On the other hand, in the opinion of this newsletter, these countries could argue that being too ‘aggressive’ with implementing tax increases can only lead to elevated levels of illicit trade. A case in point is Australia, which has implemented almost all of the MPOWER measures. Unfortunately, these measures have also led to one of the highest illicit trade markets of developed nations.
Taxes eroded by inflation
The next presentation was given by Ceren Ozer and Chris Lane, an economist and consultant, respectively, for the World Bank. They focused on the impact of inflation on health taxes and supported the previous intervention’s conclusion that specific health taxes on tobacco, alcohol, and sugar- sweetened beverages (SSBs) are usually eroded by inflation.
In addition, the reduction of excise revenue is also diminished as a result of declining sales tax revenue when adjusted to inflation. Their conclusions were based on a report at www.worldbank.org/en/programs/the-global-tax-program/publication/gtp-health-taxes-kn-series.
The professionals posited that 58% of the 43 countries levying SSB taxes since 2019 face high inflation-related vulnerability. Specifically for cigarette taxes, the real value of an excise tax can be maintained by indexation of prices to consumer price indices or incomes. However, only a little over one fourth of the countries (33 out of 126) that levy cigarette taxes have the possibility of automatic indexation and, as of 2023, eight of these countries are in the Latin American region.

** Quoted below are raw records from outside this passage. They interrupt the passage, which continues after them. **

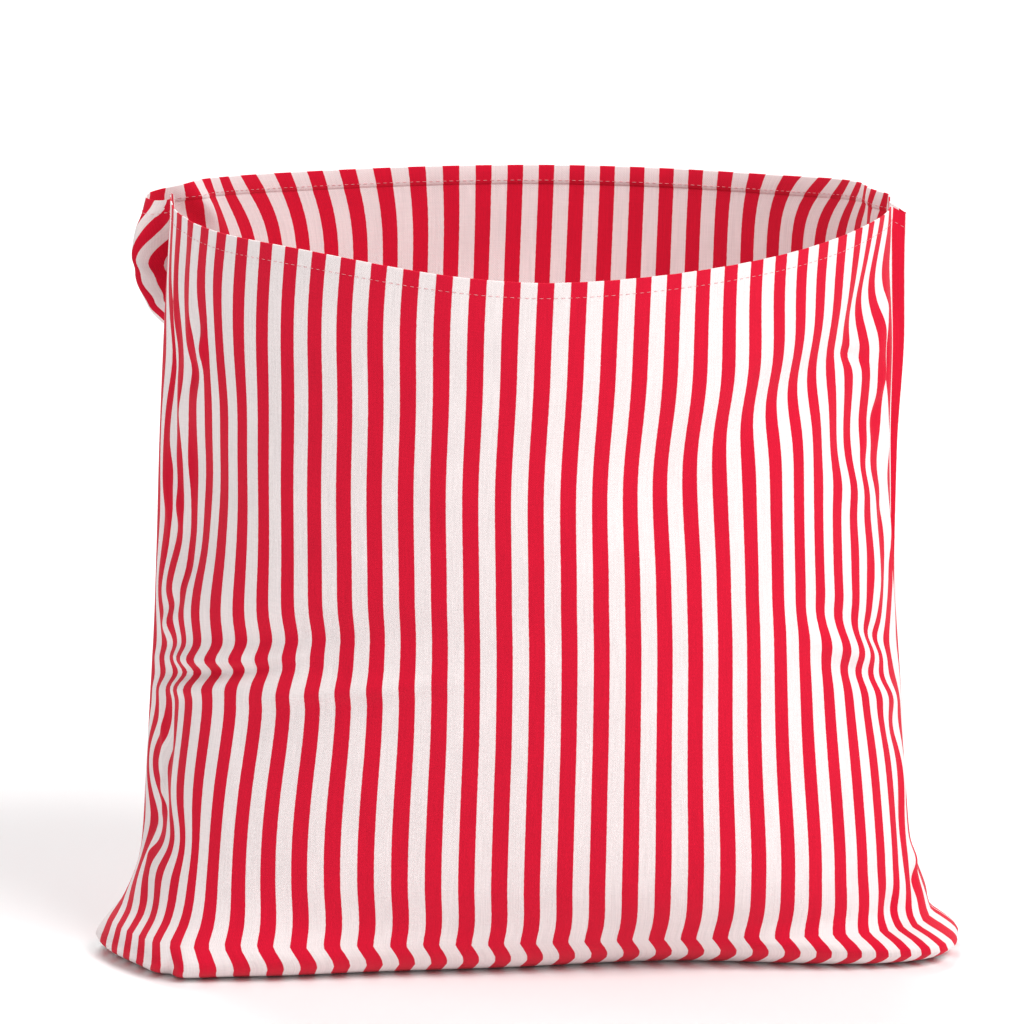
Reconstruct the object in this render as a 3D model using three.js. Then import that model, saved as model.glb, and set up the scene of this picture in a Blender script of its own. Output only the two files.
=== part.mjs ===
// A striped cloth bread bag standing open on its own base.
// Millimetres, +Z up, the front of the bag looks towards -Y.
import * as THREE from "three";

// Sizes of the cloth.
const CLOTH_WIDTH = 416; // one panel, side seam to side seam
const CLOTH_HEIGHT = 342; // one panel, bottom seam to rim
const CLOTH_THICK = 1.5;
const HEM_DEPTH = 7.5; // the turned-in band at the rim
const HEM_THICK = 2.4;
const HEM_STEP = 0.5; // rise from the single cloth to the hem
const SEAM_GAP = 0.3; // between the two panels where they are sewn
const BASE_ROLL = 12; // half the cloth that bends from base to wall
const TIP_DEPTH = 10; // the least width of base, at the two bottom corners
const FIN_BLEND = 3; // fin width at which the two panels stand a full cloth apart
const SQUARE_BLEND = 0.8; // how gently the left squareness passes into the right one

// Heights of the rim above the floor.
const RIM_AT_SEAMS = 307.5;
const RIM_HIGHEST = 312;

// Thinning of the cloth at the two bottom corners, and how far it reaches.
const TIP_THIN = 0.5;
const TIP_ACROSS = 14;
const TIP_TALL = 10;

// Mesh steps.
const STEPS_ACROSS = 40;
const EDGE_CROWDING = 0.5; // 0 spaces the steps evenly, 1 crowds them at the seams
const STEPS_BASE = 3;
const STEPS_ROLL = 3;
const STEPS_WALL = 14;
const ROLL_SHARE = 0.3; // rows crowd within this share of the base edge
const LEVEL_STEP = 3; // between the plan outlines that are worked out
const OUTLINE_STEPS = 240;
const SLACK_POWER = 4; // how close to the seams the spare width is taken up

// Plan outline of the bag at each height: reach of the seams to the left and the right,
// depth of the front and the back, squareness of the curve towards each seam (2 is an
// ellipse), the width of the flat fin beside the right seam, and how far the middle of the
// cloth lies to the right.
const OUTLINE_NAMES = ["z", "left", "right", "front", "back", "squareLeft", "squareRight", "fin", "drift"];
const OUTLINE_ROWS = [
  [0, 174, 172, 43, 44, 2.5, 2.4, 0, -5],
  [9, 170, 170.5, 57, 53, 2.55, 2.4, 0, -1],
  [18, 163, 163, 62, 58, 2.6, 2.4, 0, 0.5],
  [41, 157, 156, 69, 66, 2.65, 2.4, 0, 1.8],
  [75, 154, 153, 75, 72, 2.4, 2.25, 0, 2.8],
  [107, 152, 151, 80, 78, 2.1, 2.05, 0, 3.2],
  [140, 150, 149, 85, 84, 2, 2, 0.5, 3.2],
  [164, 149, 148, 89, 88, 1.98, 1.95, 1.5, 3.2],
  [205, 147.5, 148.5, 95, 95, 1.98, 1.88, 2.8, 2.6],
  [255, 145, 151, 101, 101, 2, 1.84, 5, 3.4],
  [302, 142, 151, 105, 105, 2, 1.8, 6, 4.2],
];
const OUTLINES = named(OUTLINE_NAMES, OUTLINE_ROWS);

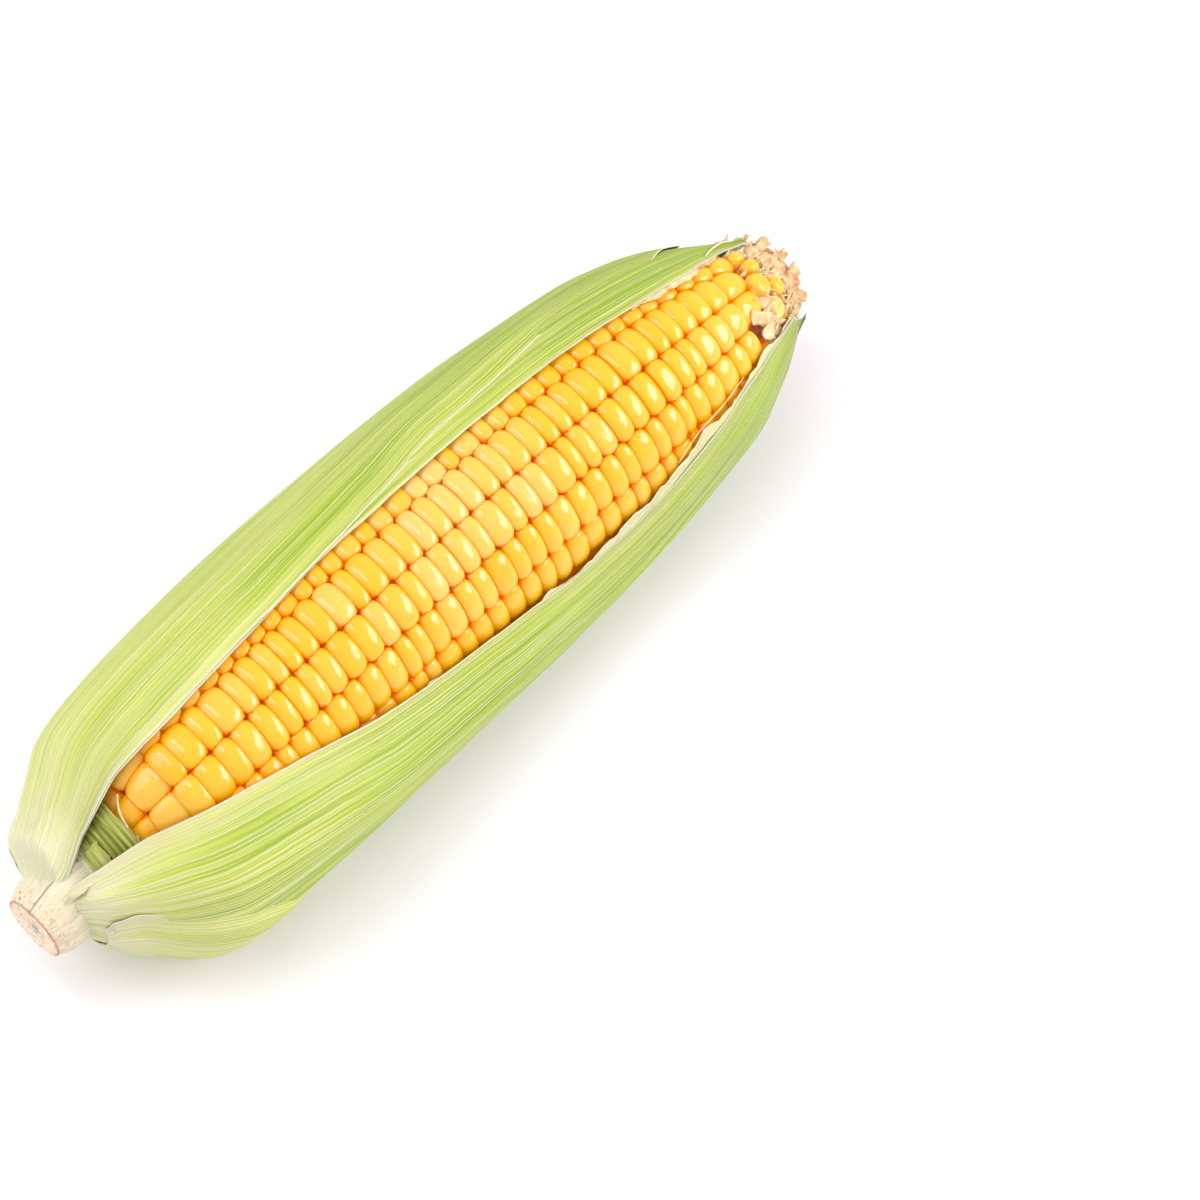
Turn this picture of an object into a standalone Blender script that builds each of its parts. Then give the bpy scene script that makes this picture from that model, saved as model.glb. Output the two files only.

The presentation continued with a detailed explanation of policy pros and cons around the world and specifically, in Latin America, reaching the logical conclusion that tax authorities should regularly monitor the impact of inflation, wages, and income growth on the affordability of products that are harmful to health.
1 - Still above 75%, at 80.2%, although slightly lower than in 2021 when it was closer to 83%.